July 5, 2026 · 9 min read
Paul Oakenfold, The Goa Mix, And The British Trance Blueprint
One Essential Mix on 18 December 1994, one Cream Liverpool residency, one label called Perfecto — and the man who taught British radio to take trance seriously.
If you want to identify the single most important individual in the story of British classic trance, you can defensibly point at Paul Oakenfold and stop the argument there. Not because his production catalogue is the deepest — it isn't — and not because he was the most technically gifted DJ of the era — Sasha and Digweed were. Oakenfold's importance is different: he is the person who did more than anyone else to translate the sound out of German and Dutch clubs and into a language British radio, British superclubs and eventually American audiences could actually understand.
The pivot point is the Goa Mix. Broadcast on BBC Radio 1's Essential Mix on 18 December 1994 as episode 30, it fuses film-score cues (Vangelis, Ennio Morricone), early Goa-trance twelve-inches, ambient interludes and progressive-house records into a two-hour narrative arc that had almost no precedent on daytime UK radio. It was voted the greatest Essential Mix ever aired the first time Radio 1 held the vote, and it has never lost the poll since. Before the Goa Mix, trance in British writing meant German warehouses and Belgian imports. After it, trance meant "the Oakenfold mix" — and every subsequent Essential Mix from PvD, Sasha, Digweed and Tiësto arrived pre-legitimised because Oakenfold's two hours had done the argumentative work.
The label that carried the vision is Perfecto Records, founded in 1989 with engineer Steve Osborne and run out of London for the next decade and a half. Perfecto is the imprint that pressed Grace's 'Not Over Yet' (1995, UK #6), BT's 'Flaming June' (1997), the Perfecto Allstarz remixes, Planet Perfecto's 'Bullet In The Gun' (1999), and virtually every Oakenfold original of the era. Its Perfecto Fluoro sub-label, launched in 1996, handled the harder, psy-adjacent material for the peak-time floors. Between the two imprints, Perfecto's classic-era catalogue is one of the few label runs that can honestly claim to sit alongside Black Hole, MFS, Bonzai and Anjunabeats as a defining shelf of the genre.

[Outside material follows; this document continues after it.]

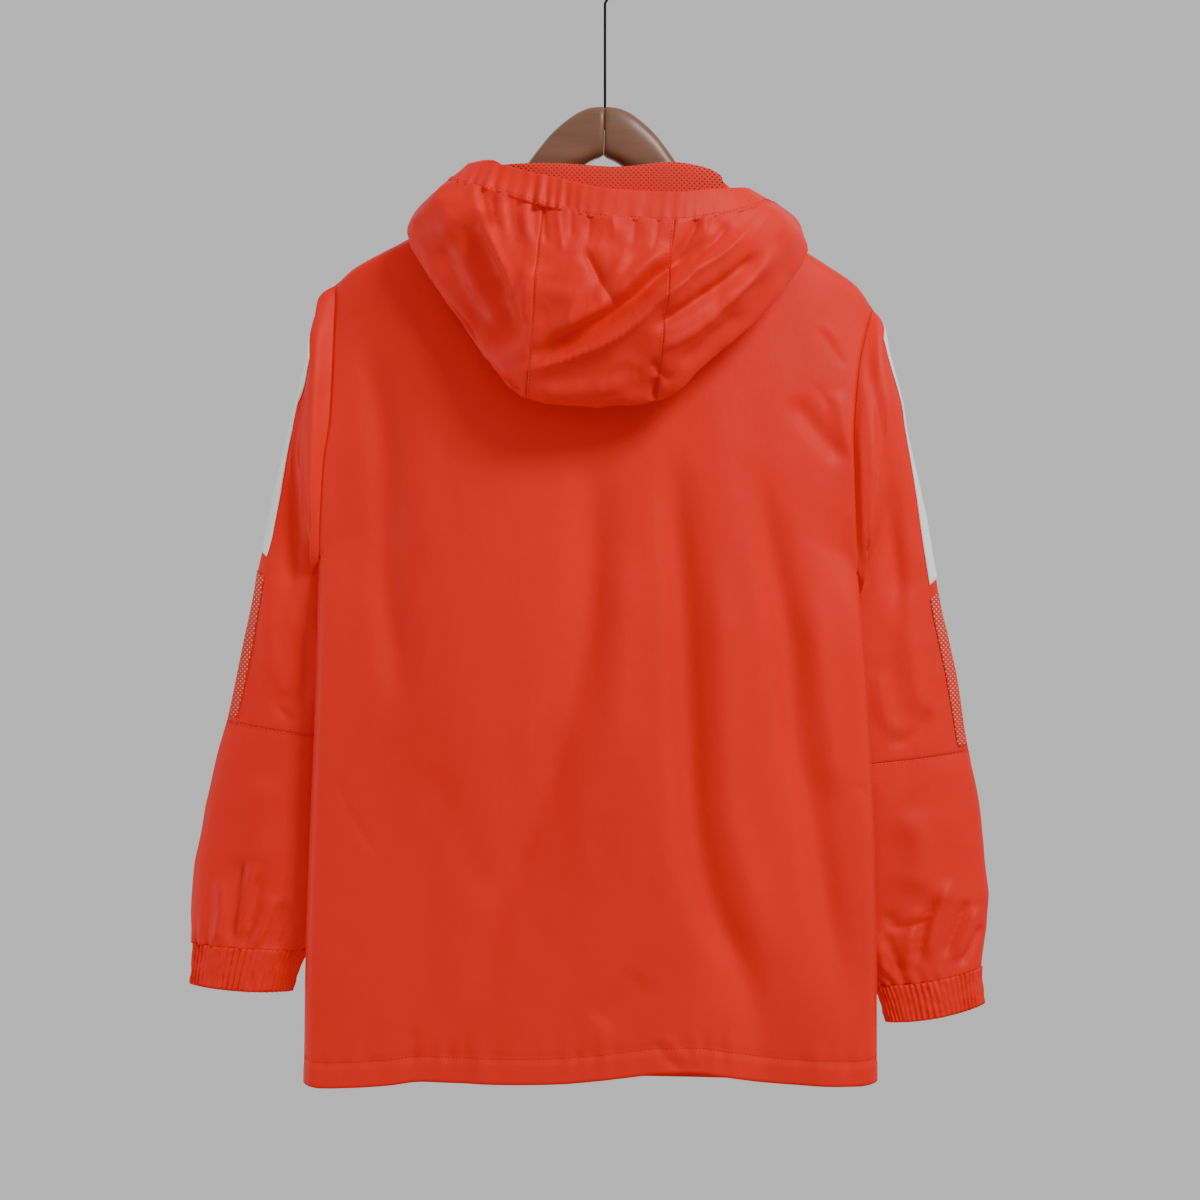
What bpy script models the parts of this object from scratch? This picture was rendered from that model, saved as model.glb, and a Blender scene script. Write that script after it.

The venue that made it a weekly ritual is Cream Liverpool. Oakenfold held the Perfecto Friday residency at Nation from 1996 through 2000 — four years in which the room's shape, sound-system and expectations were built specifically around what he wanted to play. Cream itself was Saturday's brand; Friday was Perfecto's, and the two nights together turned a Liverpool warehouse into arguably the most important trance-first venue outside the Gatecrasher / Republic axis in Sheffield. When Oakenfold released Creamfields on Perfecto in 2004, the compilation was in a very real sense a document of what those Friday nights had sounded like for the eight years prior.
The compilation that broke him in America is Tranceport. Released on Kinetic Records in 1998 as a single-CD mix aimed at the US import market, Tranceport did what no British trance record had previously managed: it became the compilation American college radio, American record-shop clerks and eventually the American club circuit used to explain what trance was. Later Perfecto Presents… mixes — Another World (2000), Great Wall Of China (2003), Ibiza — extended the format, but Tranceport is the one that arrived first and did the introducing.
Then there is everything Oakenfold did with the fame the Goa Mix and Tranceport gave him. Voted world's #1 DJ by DJ Magazine in 1998 and 1999. Perfecto residency at Space Ibiza, Full Moon Party edition. The 2001 Swordfish soundtrack, the first Hollywood studio score written by a working classic-trance DJ. The Bunkka artist album (2002, Maverick) featuring Nelly Furtado, Ice Cube and Tricky. A 2003 headlining set on the Great Wall of China — one of the era's most-photographed DJ moments and, incidentally, one of the more absurd sentences it is possible to type about a former Chelsea FC supporter from Greenford, west London.
None of this made Oakenfold the best producer in classic trance. His own singles catalogue — 'Southern Sun', 'Ready Steady Go', 'Starry Eyed Surprise' — is respectable rather than definitional, and the strongest Perfecto records are almost always by other people. But that undersells what he actually did. Oakenfold's job was infrastructural: build the label, cut the mixtape that would sit in every serious record collection, hold the residency long enough that a generation of DJs and dancers learned the vocabulary in the same room, and then travel abroad and physically demonstrate the sound to audiences that had no other frame of reference for it. Every other classic-trance star of the era — Tiësto's compilations, Armin's radio show, Above & Beyond's label — is working inside a British/American market that Oakenfold, more than any single other person, opened for them.
That is what a blueprint is. And that is why any honest account of classic trance's first decade has to start with a single BBC broadcast from December 1994 and work outward from there.